Procurement Practices That Reduce Passive Component Risk
For electronic parts buyers, passive component reliability is closely tied to sourcing discipline. Passive components are often treated as easy substitutes because they appear simple on the bill of materials. That assumption can create risk.
However, a capacitor substitution may change ESR, dielectric behavior, ripple current, lifetime, or DC bias performance. A resistor substitution may affect surge tolerance, temperature coefficient, voltage rating, or long-term stability. An inductor substitution may match the nominal inductance but differ significantly in saturation current, DCR, shielding, or thermal behavior.
A strong procurement process should include approved manufacturer lists, lifecycle review, authorized sourcing, and engineering approval for alternates. An IP&E distributor can help reduce risk by supporting cross-reference searches, identifying manufacturer-approved alternatives, checking lifecycle status, and helping buyers source from reliable supply channels.

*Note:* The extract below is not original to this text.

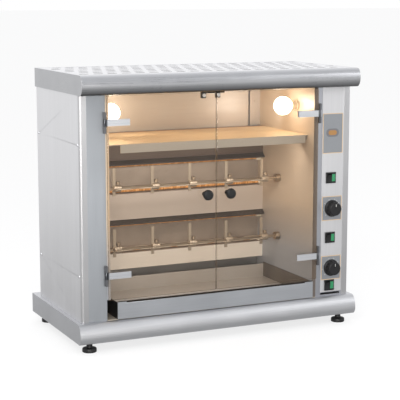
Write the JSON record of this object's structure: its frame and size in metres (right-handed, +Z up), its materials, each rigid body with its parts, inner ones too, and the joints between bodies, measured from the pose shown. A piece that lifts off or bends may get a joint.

Design Margin is The Best Reliability Tool
Most passive component failures come from some combination of electrical overstress, thermal stress, mechanical damage, environmental exposure, poor substitution, or inadequate derating. The best prevention strategy is to build margin into the design and protect that margin through proper purchasing and manufacturing. For engineers, that means reading beyond the first page of the datasheet. Check voltage, current, temperature, ripple, surge, tolerance, aging characteristics, dielectric behavior, saturation, and package limitations. For buyers, it means recognizing that two parts with the same nominal value are not automatically equivalent.
Passive components may not be the most visible parts of an electronic system, but they often determine whether a product performs reliably over time. Choosing them carefully, sourcing them responsibly, and applying them with an adequate margin is one of the simplest ways to prevent avoidable failures in the field.